There are countries in this world that have been independent for tens of years and today are still playing with violence making their people suffer. And this is because they did not take due care of the process of independence., but because they believed that independence is merely having a flag, a corrupt President, a puppet Parliament, an inefficient Government and an incompetent Justice system. There are wars in these countries today. There are coups and coup attempts in order to take control of power.
Independence in these countries has the meaning of ‘power.’ It is about who has the power, who give orders, who can do as s/he likes. Independence in these countries does not allow one the opportunity to think about ‘those who you suppose to serve.’ Independence, in those countries, was only an opportunity for the politicians and those in government to stay in power, at all costs, even if that means perpetuating the suffering of the people.
Power in these countries obsesses the people. The ambition to retain power enters into contradiction with democracy and, in this manner, power starts to mirror intolerance and starts to frenetically strengthen itself through the inappropriate use of its intelligence services with the practice of spying on the movements of political rivals, the practice of intimidation by using dissemination of rumours.
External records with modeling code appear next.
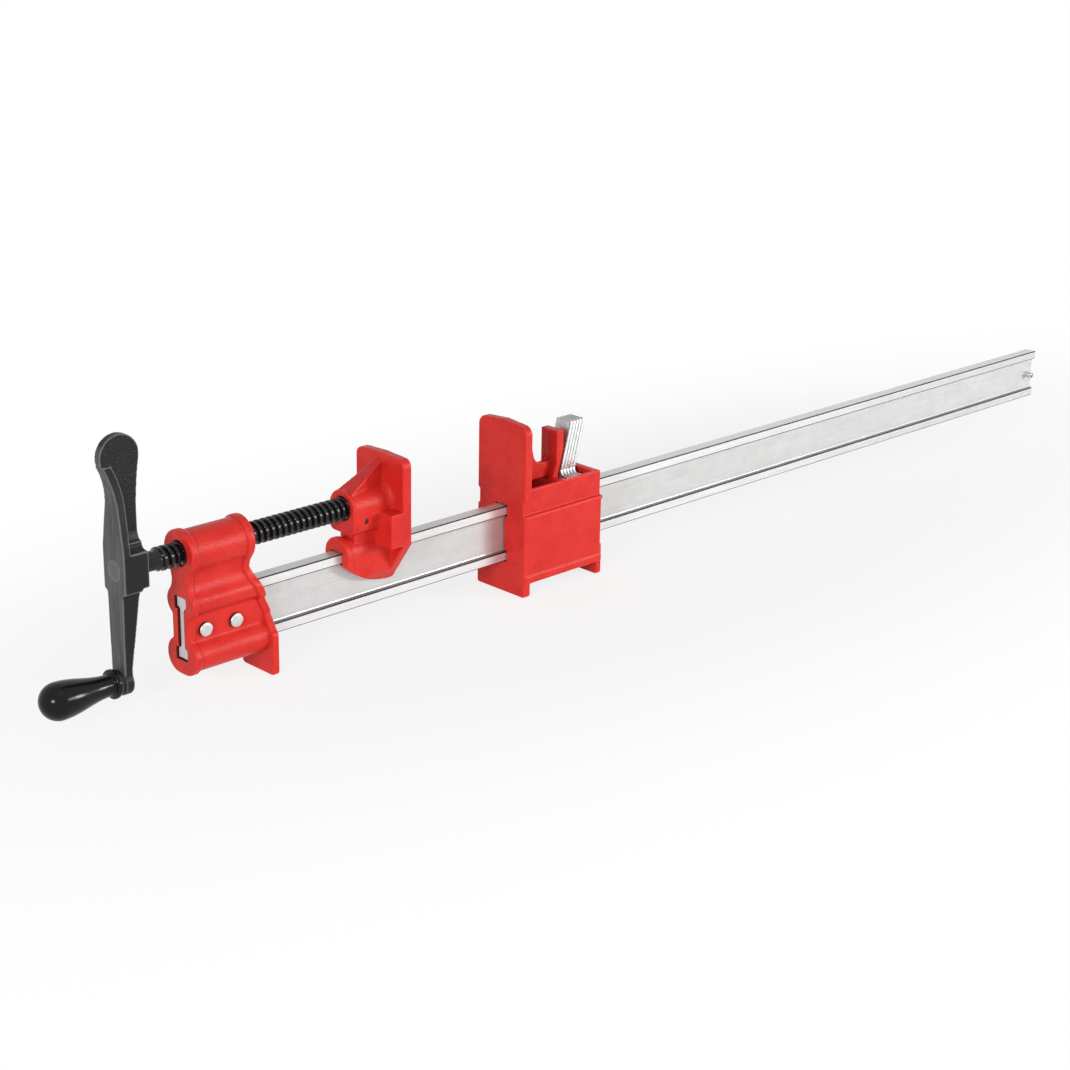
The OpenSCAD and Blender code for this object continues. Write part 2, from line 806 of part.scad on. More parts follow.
// Steel axle of the grip, riveted over in the crank's boss
module grip_axle() {
  tip = grip_x + grip_gap - axle_len;
  ring_x = tip + ring_inset;
  color("silver")
    translate([0, 0, grip_z])
      difference() {
        union() {
          rod_x(tip, axle_len, axle_d / 2);
          rod_x(crank_x - arm_collar_t, arm_collar_t + arm_end_t, axle_tenon_d / 2);
        }
        difference() {
          rod_x(ring_x - ring_wire, 2 * ring_wire, axle_d);
          rod_x(ring_x - 2 * ring_wire, 4 * ring_wire, axle_d / 2 - ring_wire / 2);
        }
      }
}

// Radius of the grip between its neck and its ball, as a share s of the way
function grip_r(s) = neck_r + (ball_r - neck_r) * (1 - cos(180 * s)) / 2;

// Turned grip with a ball end, which spins on its axle
module grip() {
  steps = 10;
  ball_x = grip_x - grip_len + ball_r;
  neck_x = grip_x - grip_collar_len;
  taper = neck_x - ball_x;
  bore_r = axle_d / 2 + axle_gap;
  bore_len = axle_len - grip_gap + cut;
  profile = [for (i = [0:steps]) [grip_r(i / steps), -grip_collar_len - taper * i / steps]];
  color("#151517")
    translate([0, 0, grip_z])
      difference() {
        union() {
          translate([ball_x, 0, 0]) sphere(ball_r);
          translate([grip_x, 0, 0])
            rotate([0, 90, 0])
              rotate_extrude()
                polygon(concat([[0, 0], [neck_r, 0]], profile, [[0, -grip_collar_len - taper]]));
          rod_x(grip_x - grip_collar_len, grip_collar_len, grip_collar_r);
        }
        rod_x(grip_x - bore_len, bore_len + cut, bore_r);
        ring_seat(ring_wire / 2 + axle_gap);
      }
}

// Ring shaped groove or ring round the grip's axle, of wire radius r
module ring_seat(r) {
  translate([grip_x + grip_gap - axle_len + ring_inset, 0, 0])
    rotate([0, 90, 0])
      rotate_extrude()
        translate([axle_d / 2 + axle_gap, 0]) circle(r, $fn = 24);
}

// Snap ring that sits in the grip and runs in the axle's groove
module grip_snap_ring() {
  color("gray")
    translate([0, 0, grip_z])
      ring_seat(ring_wire / 2 - axle_gap);
}

// Half width of the space between the jaw's side walls, and the width of a plate's body in it
jaw_inner_hw = jaw_w / 2 - side_t - band_inset / 2;
plate_w = 2 * (jaw_inner_hw - plate_side_gap);

// Places of the clutch plates: the front face of the pack at height z
lean_t = plate_t / cos(plate_lean);
post_back_x = jaw_x + post_x + post_t;
pack_edge_x = post_back_x + plate_gap;
function pack_x(z) = pack_edge_x + (z - rail_top - post_edge) * tan(plate_lean);

// Slot height that lets a leaning plate touch the rail above and below
slot_h = (rail_h + 2 * bite_gap + plate_t * sin(plate_lean)) / cos(plate_lean);
plate_low_z = rail_mid - slot_h / 2 * cos(plate_lean) - plate_strip * cos(plate_lean);

// The two slopes of a cast top edge of half width hw at height z, which meet at the parting line
module crown(hw, z, rise) {
  polygon([[-hw, z - fuse], [hw, z - fuse], [hw, z], [0, z + rise], [-hw, z]]);
}

// Front view of the jaw face, with a notch in each edge below the side walls' rim
module jaw_face_outline() {
  hw = jaw_w / 2;
  difference() {
    union() {
      crown(hw - jaw_r, jaw_h, jaw_crown);
      round_span(-hw, hw, rail_top, jaw_h, jaw_r);
      round_span(-hw, hw, 0, rail_top + 2 * jaw_r, foot_r / 2);
    }
    both_sides()
      span(hw - band_inset, hw + cut, rail_top - side_step, rail_top + side_top / 2);
  }
}

// Cross-section of the side walls
module jaw_box_outline() {
  hw = jaw_w / 2;
  step_z = rail_top - side_step;
  span(-hw, hw, side_lift, step_z);
  span(-hw + band_inset, hw - band_inset, step_z - fuse, rail_top + side_top);
}

// Round bead along each side wall at the step, and flat lip along its lower edge
module jaw_beads() {
  hw = jaw_w / 2;
  both_sides() {
    translate([hw - bead_w / 2 + bead_h, rail_top - side_step - bead_w / 2]) circle(bead_w / 2);
    span(hw - bead_w / 2, hw + bead_h, side_lift, side_lift + lip_h);
  }
}

// Side view of the web between jaw face and thumb post, with the finger gap's round bottom
module jaw_web_side() {
  left = jaw_x + jaw_t - fuse;
  right = jaw_x + post_x + fuse;
  low = rail_top + web_rib_low;
  center = [jaw_x + post_x - finger_r, rail_top + finger_low + finger_r];
  peak = [jaw_x + jaw_t + face_rib_t, rail_top + face_rib_h];
  turn = atan2(peak[1] - center[1], peak[0] - center[0]) + acos(finger_r / norm(peak - center));
  difference() {
    polygon([
      [left, low], [left, peak[1] + face_rib_rise], peak,
      center + finger_r * [cos(turn), sin(turn)], center,
      [center[0], center[1] - finger_r], [right, center[1] - finger_r], [right, low]
    ]);
    translate(center) circle(finger_r);
  }
}

// Side view of the thumb post and the cross wall below it: they lean with the plates
module post_side() {
  edge_z = rail_top + post_edge;
  low_z = rail_top - side_step - bead_w;
  back_low = pack_x(low_z) - plate_gap;
  polygon([
    [jaw_x + post_x, rail_top + post_top], [post_back_x, rail_top + post_top],
    [post_back_x, edge_z], [back_low, low_z], [back_low - post_t, low_z],
    [jaw_x + post_x, edge_z - (post_t + plate_gap)]
  ]);
}

module sliding_jaw() {
  hw = jaw_w / 2;
  back_in_x = jaw_rear_x - rear_t;
  spring_z = plate_low_z + plate_strip / 2;
  cross_top = rail_top + shoulder_h;
  inner_hw = jaw_inner_hw;
  color("firebrick")
    union() {
      difference() {
        union() {
          along_x(jaw_x, jaw_t) jaw_face_outline();
          difference() {
            along_x(jaw_x + jaw_t - fuse, jaw_len - jaw_t + fuse) jaw_box_outline();
            translate([jaw_x + jaw_t, -inner_hw, 0])
              cube([back_in_x - jaw_x - jaw_t, 2 * inner_hw, jaw_h]);
          }
          along_x(jaw_x + bead_w / 2, jaw_len - bead_w / 2 + bead_h) jaw_beads();
          along_x(jaw_rear_x + rear_foot_out - rear_foot_t, rear_foot_t)
            round_span(-hw + bead_h, hw - bead_h, 0, rail_lift, foot_r / 2);
          across_y(web_rib_t) jaw_web_side();
          across_y(post_w) post_side();
          intersection() {
            across_y(2 * inner_hw + 2 * fuse) post_side();
            translate([jaw_x, -hw, 0]) cube([jaw_len, jaw_w, cross_top]);
          }
        }
        along_x(jaw_x - cut, jaw_len + rear_foot_out + 2 * cut) i_section(rail_gap);
      }
      translate([0, 0, spring_z])
        rod_x(
          back_in_x - seat_len, seat_len + fuse,
          (spring_d - spring_wire) / 2 - spring_gap
        );
    }
}

// One clutch plate, number n of the pack, threaded on the rail by its slot
module clutch_plate(n) {
  body_top = (rail_top + shoulder_h - rail_mid) / cos(plate_lean);
  top = (rail_top + tab_top - rail_mid) / cos(plate_lean);
  low = (plate_low_z - rail_mid) / cos(plate_lean);
  body_hw = plate_w / 2;
  tab_hw = tab_w / 2;
  color("gainsboro")
    translate([pack_x(rail_mid) + (n - 0.5) * lean_t, 0, rail_mid])
      rotate([0, plate_lean, 0])
        translate([-plate_t / 2, 0, 0])
          rotate([90, 0, 90])
            linear_extrude(height = plate_t)
              difference() {
                union() {
                  round_span(-body_hw, body_hw, low, body_top, shoulder_r / 2);
                  round_span(-tab_hw, tab_hw, low + shoulder_r, top, rim_h);
                  both_sides()
                    difference() {
                      span(tab_hw - fuse, tab_hw + shoulder_r, body_top - fuse, body_top + shoulder_r);
                      translate([tab_hw + shoulder_r, body_top + shoulder_r]) circle(shoulder_r);
                    }
                }
                span(
                  -rail_w / 2 - rail_gap, rail_w / 2 + rail_gap,
                  -slot_h / 2, slot_h / 2
                );
              }
}

module clutch_plate_1() { clutch_plate(1); }
module clutch_plate_2() { clutch_plate(2); }
module clutch_plate_3() { clutch_plate(3); }
module clutch_plate_4() { clutch_plate(4); }
module clutch_plate_5() { clutch_plate(5); }

// Points of the spring's wire: rings of 6 points, 8 rings to a turn
spring_sides = 6;
spring_rings = 8;
spring_z = plate_low_z + plate_strip / 2;
spring_end_x = jaw_rear_x - rear_t - spring_gap - spring_wire / 2;
spring_start_x = pack_x(spring_z + spring_d / 2 + spring_wire) + plate_count * lean_t
  + spring_gap + spring_wire / 2;
spring_pitch = (spring_end_x - spring_start_x) / spring_turns;
echo(spring_least_gap = spring_pitch - spring_wire);

function spring_point(i, k) =
  let (turn = 360 * i / spring_rings, side = 360 * k / spring_sides)
  let (r = spring_d / 2 + spring_wire / 2 * cos(side))
  [
    spring_start_x + spring_pitch * i / spring_rings + spring_wire / 2 * sin(side),
    r * cos(turn),
    r * sin(turn)
  ];

// Compression spring that keeps the plates leaning
module clutch_spring() {
  last = spring_turns * spring_rings;
  points = [for (i = [0:last]) for (k = [0:spring_sides - 1]) spring_point(i, k)];
  walls = [
    for (i = [0:last - 1]) for (k = [0:spring_sides - 1])
      let (a = i * spring_sides + k, b = i * spring_sides + (k + 1) % spring_sides)
      each [[a, b, a + spring_sides], [b, b + spring_sides, a + spring_sides]]
  ];
  start = [for (k = [1:spring_sides - 2]) [0, k + 1, k]];
  first = last * spring_sides;
  end = [for (k = [1:spring_sides - 2]) [first, first + k, first + k + 1]];
  color("dimgray")
    translate([0, 0, spring_z])
      polyhedron(points = points, faces = concat(walls, start, end));
}

rail();
fixed_head();
head_rivets();
end_stop_pin();
pressure_plate();
screw_retaining_pin();
screw_spindle();
crank_arm();
grip_axle();
grip();
grip_snap_ring();
sliding_jaw();
clutch_spring();
clutch_plate_1();
clutch_plate_2();
clutch_plate_3();
clutch_plate_4();
clutch_plate_5();
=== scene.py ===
"""Looks of a door clamp.

Cast and painted jaws on an I-section rail, a black screw with a crank, and a pack of
clutch plates. Everything is in metres. X runs along the rail, Z is up, and the clamp
stands on Z = 0.
"""

import json
import math

import bmesh
import bpy
import numpy as np
from bpy.props import FloatProperty, FloatVectorProperty, IntProperty, PointerProperty
from mathutils import Matrix, Vector


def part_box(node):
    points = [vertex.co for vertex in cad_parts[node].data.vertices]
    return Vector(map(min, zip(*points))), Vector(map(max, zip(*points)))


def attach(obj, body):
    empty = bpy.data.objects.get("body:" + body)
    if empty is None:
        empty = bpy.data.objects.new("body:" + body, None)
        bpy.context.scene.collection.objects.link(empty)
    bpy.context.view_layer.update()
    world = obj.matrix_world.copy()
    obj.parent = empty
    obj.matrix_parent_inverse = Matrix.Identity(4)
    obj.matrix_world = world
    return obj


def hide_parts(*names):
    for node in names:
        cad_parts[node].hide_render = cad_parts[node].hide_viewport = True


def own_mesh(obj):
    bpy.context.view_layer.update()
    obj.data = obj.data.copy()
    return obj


bl_info = {
    "name": "Door Clamp",
    "version": (1, 0, 0),
    "blender": (4, 5, 0),
    "location": "View3D > Sidebar > Clamp",
    "description": "Builds the visible pieces of a door clamp and its studio",
    "category": "Add Mesh",
}

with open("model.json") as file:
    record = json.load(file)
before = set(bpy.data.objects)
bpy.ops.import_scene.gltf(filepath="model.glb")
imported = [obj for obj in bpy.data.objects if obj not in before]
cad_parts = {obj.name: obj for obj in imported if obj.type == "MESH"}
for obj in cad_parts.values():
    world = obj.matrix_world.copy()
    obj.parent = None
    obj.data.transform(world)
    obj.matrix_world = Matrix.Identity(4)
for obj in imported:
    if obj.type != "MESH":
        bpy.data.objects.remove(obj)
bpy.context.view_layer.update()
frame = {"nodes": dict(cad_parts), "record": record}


# ---------------------------------------------------------------- sizes and finishes


def length(name, description, default, low, high):
    """A length in metres that the panel shows."""
    return FloatProperty(
        name=name,
        description=description,
        default=default,
        min=low,
        max=high,
        unit="LENGTH",
    )


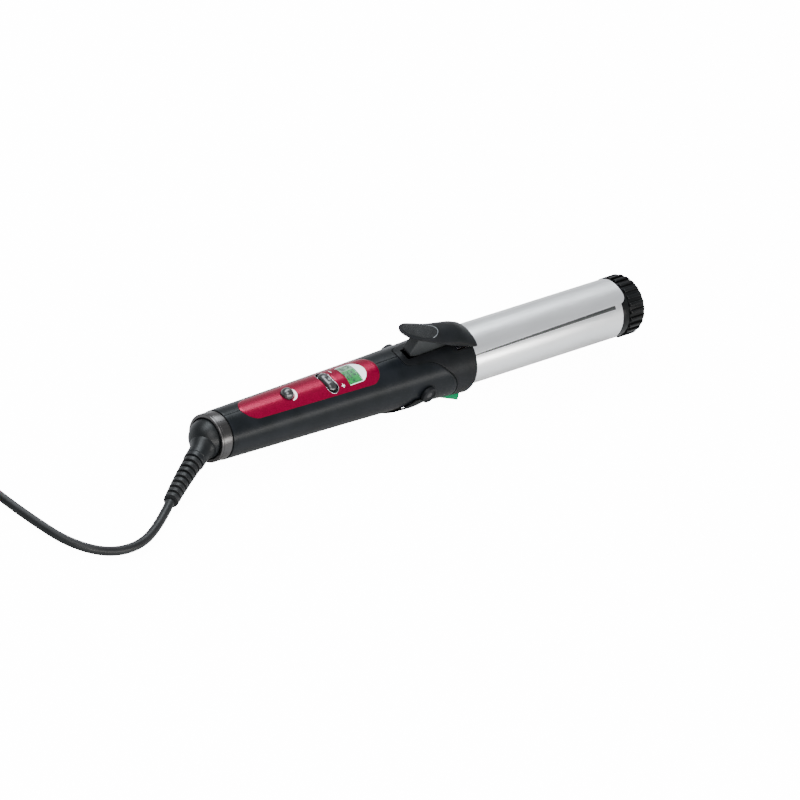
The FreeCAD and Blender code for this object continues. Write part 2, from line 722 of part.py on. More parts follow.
def tip_cap():
    grip = BARREL_LENGTH + TIP_FLANGE + TIP_GROOVE
    outer = rounded_rod(TIP_R, grip, tip_end(), TIP_ROUND)
    cap = rounded_rod(TIP_CORE_R, grip, tip_end() - (TIP_R - TIP_CORE_R), TIP_ROUND)
    cap = cap.fuse(tip_ribs(outer, grip))
    cap = cap.fuse(rod_x(TIP_CORE_R - TIP_GROOVE, grip - TIP_GROOVE, grip))
    cap = cap.fuse(rod_x(BARREL_R, BARREL_LENGTH, grip - TIP_GROOVE))
    plug_r = BARREL_R - BARREL_WALL
    bore = plug_r - TIP_PLUG_WALL
    cap = cap.fuse(tube_x(bore, plug_r, BARREL_LENGTH - TIP_PLUG_DEPTH, BARREL_LENGTH))
    cap = cap.cut(rod_x(bore, BARREL_LENGTH - 1, tip_end() - TIP_END_T))
    cap = cap.fuse(tube_x(TIP_SCREW_R, TIP_POST_R, BARREL_LENGTH - END_PLUG_BACK, tip_end() - TIP_END_T))
    cap = cap.cut(rod_x(INSERT_R, tip_end() - INSERT_T, tip_end() + 1))
    cap = cap.cut(rod_x(TIP_HEAD_R, tip_end() - INSERT_T - TIP_HEAD_ROOM, tip_end()))
    return cap.cut(rod_x(TIP_SCREW_R, BARREL_LENGTH, tip_end())).removeSplitter()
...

9. Today, some people, like our brothers of CPD-RDTL, question our sovereignty, placing emphasis on ending the mandate of UNMISET’s, PKF’s, UNPOL’, and so on, as if this were the way to enable us, the timorese, to be in charge of this or that. But this is wrong!
We should all question the issue of sovereignty, but of the people, from yet another angle, one which gives true meaning of our independence. The sovereignty of the People, in their decision-making during the general elections, and the sovereignty of the People in their direct and ongoing participation in the building of our Nation starting at the local community level.
We are all still waiting for the Government and the Parliament to decide on the fundamental question of ‘Local Power.’ Democracy will only be a conscious practice of our people when it can be guaranteed that the people will actively participate in finding solutions to their own local problems.
That is where the question of sovereignty lies, as it is understood by the Constitution. Sovereignty does not mean just having a Constitution that proclaims us independent from other States. Sovereignty must be an active component of the day-to-day existence of our people, so that we will not deceive the people into thinking that they are sovereign only because they elected their representatives who speak on their behalf, but who often, either they do not speak out or they only think about themselves, more worried about how to keep themselves in their positions, on how to stay in power.
This is why I ask the people to unite to defend the democratic process, to nurture amongst the community members the spirit of criticism but with due tolerance, the spirit of creativity and participation.
And when all the people are united in this process of building our State based upon the rule of law, we will be ready to build our Nation. And no one will be worried just because a fool decides, again, to frighten the people with coups.
When the entire people enjoys the right to actively make decisions in the process of Nation building, in their own local communities, I believe that the intellectuals, politicians and those in government will then clearly understand that this people do want to build peace, founded upon tolerance and social justice, want to develop the country, having discipline, professionalism and hard work as the foundation and based on fighting corruption and nepotism.
I appeal to the People to look ahead towards the future, and once more, to believe in themselves.